The value to Merino ewes and lambs of continued superphosphate topdressing on a subterranean clover pasture ley

OR Southwood, DG Saville and AR Gilmour

Australian Journal of Experimental Agriculture and Animal Husbandry 16(79) 197 - 203
Published: 1976

Abstract

In an experiment at the Agricultural Research Station, Temora, New South Wales, Merino breeding ewes with their lambs grazed continuously from 1966 to 1970 at three stocking rates, 5, 7.5 and 10 ewes ha-1, on annual Trifolium subterraneum clover pasture topdressed every autumn with superphosphate fertilizer at nil, 94 or 188 kg ha-1. Stocking rate had an effect on ewe body weight in autumn each year and in winter and spring of the last year but it had no effect no wool production per ewe. Apart from the dry year, stocking rate had no effect on lamb performance. Superphosphate had little effect on ewe body weight and none on wool production but there were more lambs on the fertilized treatments than on the unfertilized pastures in 1967 when rainfall was low. Fertilizer encouraged barley grass dominance whereas the pasture not topdressed grew more clover and produced more burr.
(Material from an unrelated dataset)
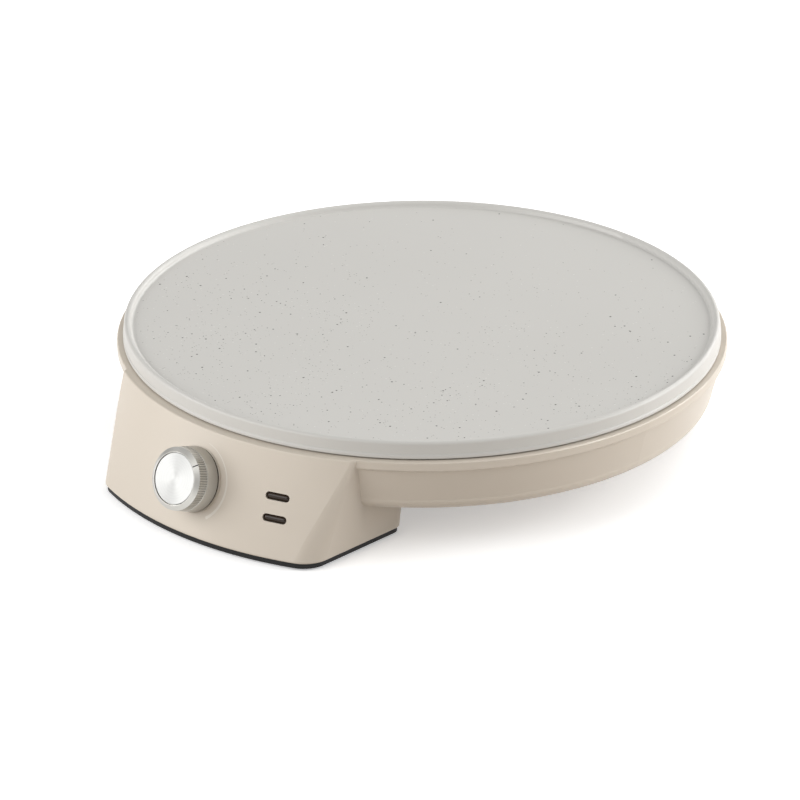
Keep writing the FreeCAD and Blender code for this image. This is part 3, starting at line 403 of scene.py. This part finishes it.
clusters = coating.noise(24.0, 2.0).ramp(0.35, 0.65)
crowding = (frontward * 0.92 + 0.08) * (clusters * 0.9 + 0.45)
dark = specks(300.0, 0.19, 0.07, crowding) * flat
fine = specks(560.0, 0.22, 0.11, crowding) * flat
light = specks(430.0, 0.20, 0.08, crowding) * flat
tone = coating.blend(coating.noise(12.0), colour(206, 204, 199), colour(210, 208, 203))
tone = coating.blend(light * 0.6, tone, colour(236, 235, 230))
tone = coating.blend(fine * 0.75, tone, colour(120, 116, 108))
tone = coating.blend(dark * 0.95, tone, colour(58, 54, 50))
sprayed, cast = coating.noise(900.0, 3.0), coating.noise(1600.0)
coating.surface({
    "Base Color": coating.blend(under, tone, colour(176, 176, 174)),
    "Metallic": under * 0.9,
    "Roughness": 0.34 + coating.noise(500.0) * 0.1 + under * 0.15,
    "Normal": coating.relief(sprayed + under * cast, 0.04 * mm, 0.3)})
dress("griddle_plate", coating)


def turned(name, rings, capped, segments=192):
    """A body of revolution about its own Z axis, from rings of radius and height."""
    angles = [math.tau * k / segments for k in range(segments)]
    points = [(radius * math.cos(angle), radius * math.sin(angle), high)
              for radius, high in rings for angle in angles]
    faces = []
    for start in range(0, (len(rings) - 1) * segments, segments):
        for k in range(segments):
            a, b = start + k, start + (k + 1) % segments
            faces.append((a, b, b + segments, a + segments))
    if capped:
        faces += [tuple(range(segments - 1, -1, -1)),
                  tuple(range(len(points) - segments, len(points)))]
    mesh = bpy.data.meshes.new(name)
    mesh.from_pydata(points, [], faces)
    body = bpy.data.objects.new(name, mesh)
    bpy.context.scene.collection.objects.link(body)
    return body


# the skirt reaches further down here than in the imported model, to a narrow gap over the housing
skirt_out, skirt_in = 155.02 * mm, 153.6 * mm
skirt_low, skirt_high, skirt_round = 57.1 * mm, 59.6 * mm, 0.3 * mm
rings = [(skirt_in, skirt_high), (skirt_in, skirt_low)]
for degrees in range(0, 91, 15):
    angle = math.radians(degrees)
    rings.append((skirt_out - skirt_round * (1 - math.sin(angle)),
                  skirt_low + skirt_round * (1 - math.cos(angle))))
rings += [(skirt_out, skirt_high), (skirt_in, skirt_high)]
plate_skirt = turned("plate_skirt", rings, capped=False, segments=384)
plate_skirt.data.transform(Matrix.Translation(plate_axis))
plate_skirt.data.polygons.foreach_set("use_smooth", [True] * len(plate_skirt.data.polygons))
plate_skirt.data.materials.append(coating.material)
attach(plate_skirt, "base")


# Control knob.
# A turned aluminium shell with a band of fine teeth, on a moulded hub, with a spun disc let into its
# face. A black washer parts it from the housing, and a fine line on its bevel points to the setting.
bevel_high, bevel_out = 14.0 * mm, 16.18 * mm       # heights are from the seat on the pod's front
teeth_long, teeth_deep, side_draft = 5.7 * mm, 0.2 * mm, 0.055
disc_out, disc_high, disc_thick = 13.2 * mm, 15.25 * mm, 1.15 * mm
pointer_turn, pointer_half = math.radians(48), 0.26 * mm
pointer = Vector((math.sin(pointer_turn), math.cos(pointer_turn)))
knob_axes = Matrix((Vector((1, 0, 0)), up_slope, knob_axis)).transposed()
knob_frame = Matrix.Translation(knob_seat) @ knob_axes.to_4x4()

satin_aluminium = Finish("satin_aluminium", {"Metallic": 1.0})
knob_place = satin_aluminium.place.vector_maths("SUBTRACT", tuple(knob_seat))
across, up = knob_place.along((1, 0, 0)), knob_place.along(up_slope)
rise = knob_place.along(knob_axis)
out = (across * across + up * up).root()
beside = across * pointer.y - up * pointer.x
line = (beside > -pointer_half) * (beside < pointer_half) * (across > 2 * mm)
line = line * (out > disc_out + 0.5 * mm) * (rise > bevel_high - 0.3 * mm)
bevel = (rise > bevel_high - 0.02 * mm) * (out > disc_out + 0.3 * mm)
side_out = bevel_out + (bevel_high - rise) * side_draft
between_teeth = (rise > bevel_high - teeth_long) * (rise < bevel_high) * (out < side_out - teeth_deep)
grain = satin_aluminium.noise(2400.0, 3.0)
metal_tone = satin_aluminium.blend(grain, colour(206, 204, 199), colour(192, 190, 184))
# painted shade: the knob's side is painted darker grey towards its foot by the housing, where shade
# falls
metal_tone = satin_aluminium.blend(rise.ramp(9 * mm, 0.0) * 0.4, metal_tone, colour(150, 148, 145))
# painted shade: the recesses between the teeth are painted darker grey, as if shade lay in them
metal_tone = satin_aluminium.blend(between_teeth * 0.4, metal_tone, colour(96, 95, 92))
satin_aluminium.surface({
    "Base Color": satin_aluminium.blend(line, metal_tone, colour(40, 40, 40)),
    "Roughness": 0.4 + grain * 0.08 - bevel * 0.08,
    "Normal": satin_aluminium.relief(grain, 0.01 * mm, 0.4)})
dress("control_knob", satin_aluminium)

disc_round, disc_chamfer = 0.25 * mm, 0.1 * mm
rings = [(disc_out - disc_chamfer, disc_high - disc_thick),
         (disc_out, disc_high - disc_thick + disc_chamfer)]
for degrees in range(0, 91, 15):
    angle = math.radians(degrees)
    rings.append((disc_out - disc_round * (1 - math.cos(angle)),
                  disc_high - disc_round * (1 - math.sin(angle))))
rings += [(disc_out * share, disc_high) for share in (0.9, 0.7, 0.5, 0.3, 0.15, 0.05, 0.01)]
spun_disc = turned("spun_disc", rings, capped=True)
spun_disc.matrix_world = knob_frame
spun_aluminium = Finish("spun_aluminium", {"Metallic": 1.0, "Anisotropic": 0.75})
groove_angle = spun_aluminium.place.vector_maths("LENGTH", output="Value") * 9000.0
grooves = groove_angle.maths("SINE", groove_angle) * 0.5 + spun_aluminium.noise(2500.0) * 0.5
spun_aluminium.surface({
    "Base Color": spun_aluminium.blend(grooves, colour(202, 202, 200), colour(199, 199, 197)),
    "Roughness": 0.52 + grooves * 0.01})
spun_disc.data.materials.append(spun_aluminium.material)
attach(spun_disc, "knob")
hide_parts("knob_disc")

dress("knob_hub", matt_black)
dress("knob_ring", matt_black)


# Table and lights.
# A plain pale table that looks white to the camera and in reflections. Four large softboxes stand at
# the left, the left front, the right and the right rear, and a pale surround fills the rest.
floor_mesh = bpy.data.meshes.new("table")
reach = 40.0
corners = [(-reach, -reach, 0), (reach, -reach, 0), (reach, reach, 0), (-reach, reach, 0)]
floor_mesh.from_pydata(corners, [], [(0, 1, 2, 3)])
table = bpy.data.objects.new("table", floor_mesh)
bpy.context.scene.collection.objects.link(table)
pale = Finish("pale_table", {"Roughness": 0.9, "Emission Strength": 1.0})
by_camera, by_gloss, by_glass = [
    pale.node("ShaderNodeLightPath", output=ray)
    for ray in ("Is Camera Ray", "Is Glossy Ray", "Is Transmission Ray")]
seen = by_camera.maths("MAXIMUM", by_camera, by_gloss.maths("MAXIMUM", by_gloss, by_glass))
pale.surface({
    "Base Color": pale.blend(seen, (0.5, 0.45, 0.4, 1), (1, 1, 1, 1)),
    "Emission Color": pale.blend(seen, (0, 0, 0, 1), (0.35, 0.35, 0.35, 1))})
table.data.materials.append(pale.material)

# directions from the object: level to the camera, away from it, and to the camera's left and right
to_camera, rearward = Vector((0.687, -0.727, 0)), Vector((-0.687, 0.727, 0))
leftward, rightward = Vector((-0.727, -0.687, 0)), Vector((0.727, 0.687, 0))
upward = Vector((0, 0, 1))
softbox_away, softbox_wide = 2.6, 1.6
for name, toward, power in (
        ("left_softbox", leftward + upward * 0.35, 25.0),
        ("left_front_softbox", leftward * 0.8 + to_camera * 0.6 + upward * 0.6, 24.0),
        ("right_softbox", rightward + upward * 0.35, 48.0),
        ("right_rear_softbox", rightward * 0.7 + rearward * 0.7 + upward * 0.5, 29.0)):
    lamp = bpy.data.lights.new(name, "AREA")
    lamp.size, lamp.energy = softbox_wide, power
    softbox = bpy.data.objects.new(name, lamp)
    way = toward.normalized()
    softbox.location = plate_axis + way * softbox_away
    softbox.rotation_mode = "QUATERNION"
    softbox.rotation_quaternion = (-way).to_track_quat("-Z", "Y")
    softbox.visible_camera = False
    bpy.context.scene.collection.objects.link(softbox)

surround = bpy.data.worlds.new("pale_surround")
bpy.context.scene.world = surround
surround.use_nodes = True
background = surround.node_tree.nodes["Background"]
background.inputs["Color"].default_value = (1, 1, 1, 1)
background.inputs["Strength"].default_value = 0.38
With no topdressing, available soil phosphate declined steadily over the five years to less than half the initial level. The results indicate that in a spring lambing, Merino ewe enterprise in the southern New South Wales wheat belt, where clover-ley farming is the general practice, annual pasture topdressing is no longer necessary after approximately 1000 kg ha-1 superphosphate has been applied to the soil and the fertilizer is continued through the cropping phase.